Y’all. What an excellent finale week. My only complaint is that now this show is over, and I won’t get to see Seo-jin and Ae-ri solving mysteries and beating the bad guys together every week. I was wondering what on earth the show could pull out in its finale that would surpass what we’ve seen before—it seemed like a straightforward issue of tracking down The Recording and passing it to authorities.
But they really went for it with Seo-jin sacrificing his own life for the sake of justice. What a gut punch, and a beautiful mirror to his father’s bravery 19 years ago.
It was a brave writing choice to kill both protagonists in the course of the drama, giving it even greater stakes just when the story might have begun to lag or feel repetitive. Ae-ri’s death not only motivated Gun-wook to team up with Seo-jin, it brought her mother on board, and revealed Lieutenant Park’s continued involvement as Yoo’s minion. And Seo-jin’s death allowed them to go all out in getting Yoo to confess, trusting themselves to be able to intervene before it was truly too late.
I love how it demonstrated the deep level of trust between our heroes, the incredible teamwork and friendship they’ve built up over time. The two timelines collapsed into one once Seo-jin no longer existed in the future to talk to Ae-ri, ramping up the tension to a fever pitch for the finale. (I keep saying this, but the directing is SO GOOD.)
I wasn’t sure at first why Seo-jin warned Do-kyun, and the drama never quite reveals his motive, but I wonder if it was a show of mercy toward Hyun-chae. Perhaps he felt some pity once he saw how devastated she was by Do-kyun’s death, and heard about her abusive childhood. She was willing to quietly leave Da-bin and Seo-jin’s lives. But I kind of love that the show leaves it ambiguous. The scene near the end when Seo-jin goes to visit Hyun-chae in jail is perfect. He doesn’t hold any more anger toward her, but he doesn’t have patience for her self-pity either. She was the architect of her own destruction.

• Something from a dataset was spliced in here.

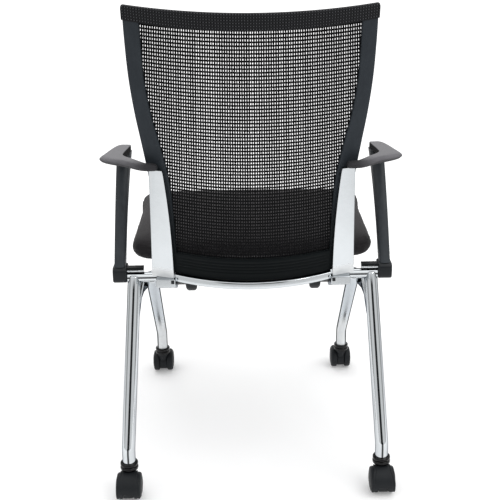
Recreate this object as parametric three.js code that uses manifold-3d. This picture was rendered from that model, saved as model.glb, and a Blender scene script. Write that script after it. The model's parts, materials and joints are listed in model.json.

At the moment he finds out the truth about his wife, when Ae-ri asks Seo-jin if he regrets becoming connected across time with her, Seo-jin replies, “Whether in the past, present or future, I never expected a life without pain. But I’ve come to know that there’s no hope unless I face the truth.” Exposing and dealing with painful truths certainly seems to be the thesis of the drama, and the purpose of the connection across time that Ae-ri’s dad somehow allowed them to have. That’s echoed nicely at the end of the drama, when they both acknowledge that they no longer need to know the future. The kairos has fulfilled its purpose; they’re both happy to live in the moment now with their loved ones.